CAD and scene scripts:
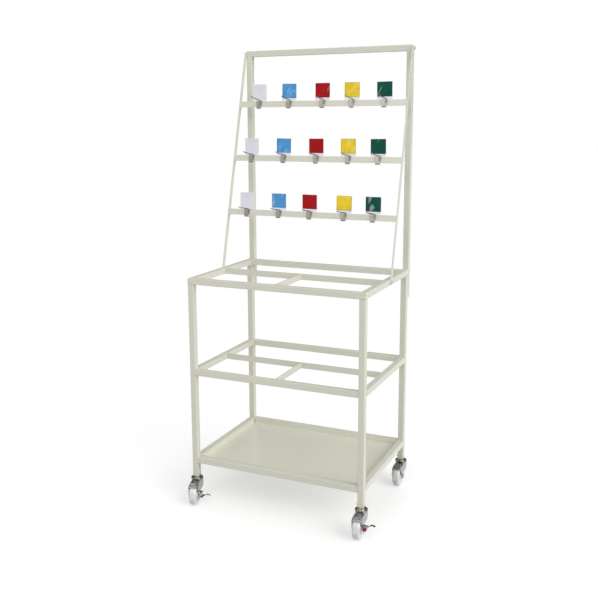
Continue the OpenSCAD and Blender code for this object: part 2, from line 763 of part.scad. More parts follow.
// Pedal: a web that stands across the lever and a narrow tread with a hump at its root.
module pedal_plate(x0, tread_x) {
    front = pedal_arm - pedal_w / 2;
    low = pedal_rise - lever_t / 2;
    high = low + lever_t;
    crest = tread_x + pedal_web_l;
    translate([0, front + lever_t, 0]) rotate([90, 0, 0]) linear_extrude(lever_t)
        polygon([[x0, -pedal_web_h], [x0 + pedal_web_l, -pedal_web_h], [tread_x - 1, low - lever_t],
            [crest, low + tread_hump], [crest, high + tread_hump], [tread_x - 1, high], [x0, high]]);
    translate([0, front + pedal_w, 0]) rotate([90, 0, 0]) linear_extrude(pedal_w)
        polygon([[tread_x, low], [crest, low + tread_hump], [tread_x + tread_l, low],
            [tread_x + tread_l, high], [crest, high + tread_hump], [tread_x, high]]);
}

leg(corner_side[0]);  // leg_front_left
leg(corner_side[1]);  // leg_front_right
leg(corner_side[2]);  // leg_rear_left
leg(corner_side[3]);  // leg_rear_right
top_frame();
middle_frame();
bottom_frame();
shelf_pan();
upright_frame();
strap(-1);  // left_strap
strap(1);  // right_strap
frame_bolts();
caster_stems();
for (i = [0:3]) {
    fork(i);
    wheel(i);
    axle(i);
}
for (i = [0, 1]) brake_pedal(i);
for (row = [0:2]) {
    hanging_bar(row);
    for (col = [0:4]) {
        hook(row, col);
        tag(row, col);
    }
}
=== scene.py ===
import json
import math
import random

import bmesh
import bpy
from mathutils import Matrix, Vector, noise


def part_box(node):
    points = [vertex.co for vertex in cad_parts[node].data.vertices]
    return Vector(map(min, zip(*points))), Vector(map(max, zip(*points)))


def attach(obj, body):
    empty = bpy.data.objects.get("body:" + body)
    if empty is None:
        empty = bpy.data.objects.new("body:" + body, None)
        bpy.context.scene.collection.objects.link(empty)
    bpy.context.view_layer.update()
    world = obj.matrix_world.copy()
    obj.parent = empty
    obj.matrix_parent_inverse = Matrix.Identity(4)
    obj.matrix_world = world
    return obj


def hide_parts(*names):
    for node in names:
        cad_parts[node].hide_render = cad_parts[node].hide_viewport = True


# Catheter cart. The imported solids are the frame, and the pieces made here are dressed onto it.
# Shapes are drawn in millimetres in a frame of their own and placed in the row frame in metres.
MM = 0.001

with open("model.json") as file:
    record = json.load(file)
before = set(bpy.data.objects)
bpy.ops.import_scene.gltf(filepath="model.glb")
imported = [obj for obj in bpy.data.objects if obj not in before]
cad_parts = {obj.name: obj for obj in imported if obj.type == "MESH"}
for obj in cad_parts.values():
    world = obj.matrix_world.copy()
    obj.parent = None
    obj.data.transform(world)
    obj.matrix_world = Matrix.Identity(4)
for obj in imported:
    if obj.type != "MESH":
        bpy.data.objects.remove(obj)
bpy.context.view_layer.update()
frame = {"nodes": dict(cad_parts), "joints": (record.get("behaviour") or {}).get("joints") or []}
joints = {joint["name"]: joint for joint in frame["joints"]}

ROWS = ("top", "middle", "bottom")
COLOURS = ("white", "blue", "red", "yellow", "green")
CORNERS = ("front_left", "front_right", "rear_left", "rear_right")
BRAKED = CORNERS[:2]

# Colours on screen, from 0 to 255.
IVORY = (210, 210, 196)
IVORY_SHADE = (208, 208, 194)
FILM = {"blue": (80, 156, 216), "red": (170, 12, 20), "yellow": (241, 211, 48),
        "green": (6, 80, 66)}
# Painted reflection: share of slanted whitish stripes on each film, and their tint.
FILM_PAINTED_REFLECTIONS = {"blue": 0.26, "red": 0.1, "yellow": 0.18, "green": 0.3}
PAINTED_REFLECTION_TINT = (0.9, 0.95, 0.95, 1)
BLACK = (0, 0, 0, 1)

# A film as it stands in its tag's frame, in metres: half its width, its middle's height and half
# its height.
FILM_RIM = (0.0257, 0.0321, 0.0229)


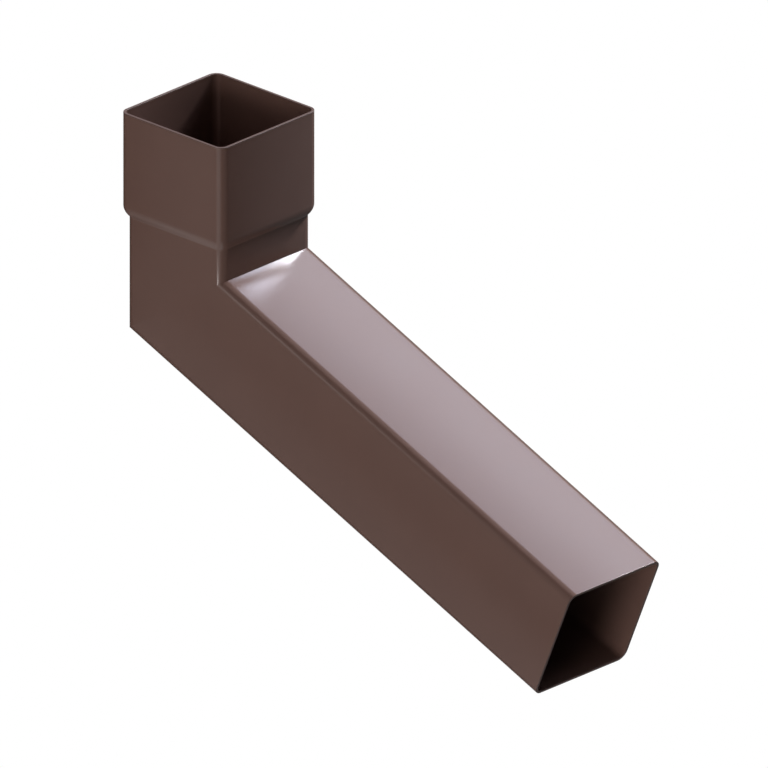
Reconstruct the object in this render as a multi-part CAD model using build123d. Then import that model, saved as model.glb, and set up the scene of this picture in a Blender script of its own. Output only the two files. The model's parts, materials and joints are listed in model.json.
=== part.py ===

Your objective — Copy all the lines, exactly.

Full output —
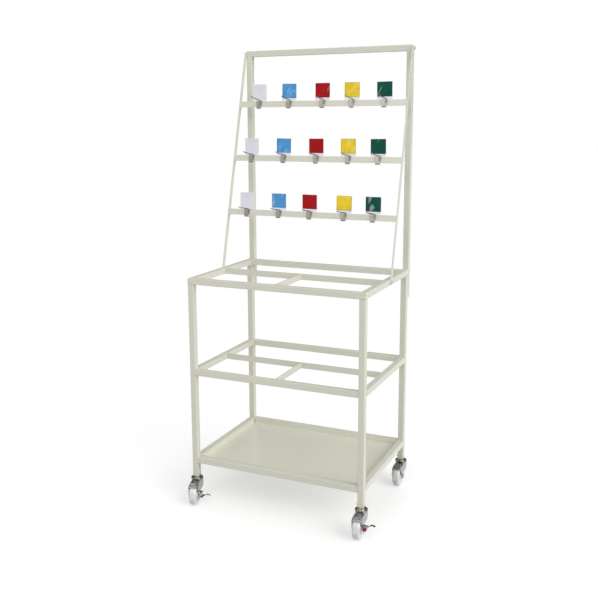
Continue the OpenSCAD and Blender code for this object: part 2, from line 763 of part.scad. More parts follow.
// Pedal: a web that stands across the lever and a narrow tread with a hump at its root.
module pedal_plate(x0, tread_x) {
    front = pedal_arm - pedal_w / 2;
    low = pedal_rise - lever_t / 2;
    high = low + lever_t;
    crest = tread_x + pedal_web_l;
    translate([0, front + lever_t, 0]) rotate([90, 0, 0]) linear_extrude(lever_t)
        polygon([[x0, -pedal_web_h], [x0 + pedal_web_l, -pedal_web_h], [tread_x - 1, low - lever_t],
            [crest, low + tread_hump], [crest, high + tread_hump], [tread_x - 1, high], [x0, high]]);
    translate([0, front + pedal_w, 0]) rotate([90, 0, 0]) linear_extrude(pedal_w)
        polygon([[tread_x, low], [crest, low + tread_hump], [tread_x + tread_l, low],
            [tread_x + tread_l, high], [crest, high + tread_hump], [tread_x, high]]);
}

leg(corner_side[0]);  // leg_front_left
leg(corner_side[1]);  // leg_front_right
leg(corner_side[2]);  // leg_rear_left
leg(corner_side[3]);  // leg_rear_right
top_frame();
middle_frame();
bottom_frame();
shelf_pan();
upright_frame();
strap(-1);  // left_strap
strap(1);  // right_strap
frame_bolts();
caster_stems();
for (i = [0:3]) {
    fork(i);
    wheel(i);
    axle(i);
}
for (i = [0, 1]) brake_pedal(i);
for (row = [0:2]) {
    hanging_bar(row);
    for (col = [0:4]) {
        hook(row, col);
        tag(row, col);
    }
}
=== scene.py ===
import json
import math
import random

import bmesh
import bpy
from mathutils import Matrix, Vector, noise


def part_box(node):
    points = [vertex.co for vertex in cad_parts[node].data.vertices]
    return Vector(map(min, zip(*points))), Vector(map(max, zip(*points)))


def attach(obj, body):
    empty = bpy.data.objects.get("body:" + body)
    if empty is None:
        empty = bpy.data.objects.new("body:" + body, None)
        bpy.context.scene.collection.objects.link(empty)
    bpy.context.view_layer.update()
    world = obj.matrix_world.copy()
    obj.parent = empty
    obj.matrix_parent_inverse = Matrix.Identity(4)
    obj.matrix_world = world
    return obj


def hide_parts(*names):
    for node in names:
        cad_parts[node].hide_render = cad_parts[node].hide_viewport = True


# Catheter cart. The imported solids are the frame, and the pieces made here are dressed onto it.
# Shapes are drawn in millimetres in a frame of their own and placed in the row frame in metres.
MM = 0.001

with open("model.json") as file:
    record = json.load(file)
before = set(bpy.data.objects)
bpy.ops.import_scene.gltf(filepath="model.glb")
imported = [obj for obj in bpy.data.objects if obj not in before]
cad_parts = {obj.name: obj for obj in imported if obj.type == "MESH"}
for obj in cad_parts.values():
    world = obj.matrix_world.copy()
    obj.parent = None
    obj.data.transform(world)
    obj.matrix_world = Matrix.Identity(4)
for obj in imported:
    if obj.type != "MESH":
        bpy.data.objects.remove(obj)
bpy.context.view_layer.update()
frame = {"nodes": dict(cad_parts), "joints": (record.get("behaviour") or {}).get("joints") or []}
joints = {joint["name"]: joint for joint in frame["joints"]}

ROWS = ("top", "middle", "bottom")
COLOURS = ("white", "blue", "red", "yellow", "green")
CORNERS = ("front_left", "front_right", "rear_left", "rear_right")
BRAKED = CORNERS[:2]

# Colours on screen, from 0 to 255.
IVORY = (210, 210, 196)
IVORY_SHADE = (208, 208, 194)
FILM = {"blue": (80, 156, 216), "red": (170, 12, 20), "yellow": (241, 211, 48),
        "green": (6, 80, 66)}
# Painted reflection: share of slanted whitish stripes on each film, and their tint.
FILM_PAINTED_REFLECTIONS = {"blue": 0.26, "red": 0.1, "yellow": 0.18, "green": 0.3}
PAINTED_REFLECTION_TINT = (0.9, 0.95, 0.95, 1)
BLACK = (0, 0, 0, 1)

# A film as it stands in its tag's frame, in metres: half its width, its middle's height and half
# its height.
FILM_RIM = (0.0257, 0.0321, 0.0229)


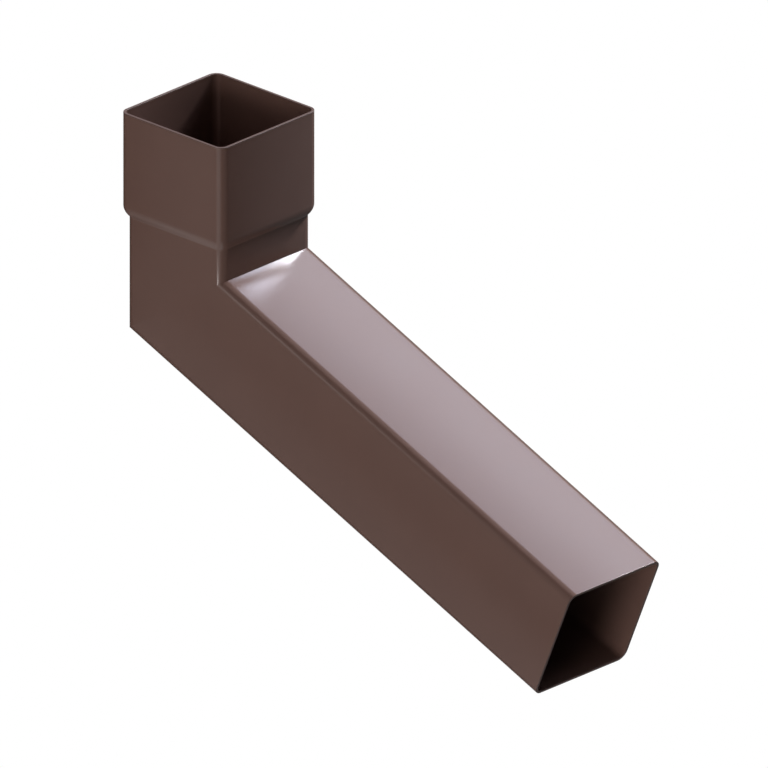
Reconstruct the object in this render as a multi-part CAD model using build123d. Then import that model, saved as model.glb, and set up the scene of this picture in a Blender script of its own. Output only the two files. The model's parts, materials and joints are listed in model.json.
=== part.py ===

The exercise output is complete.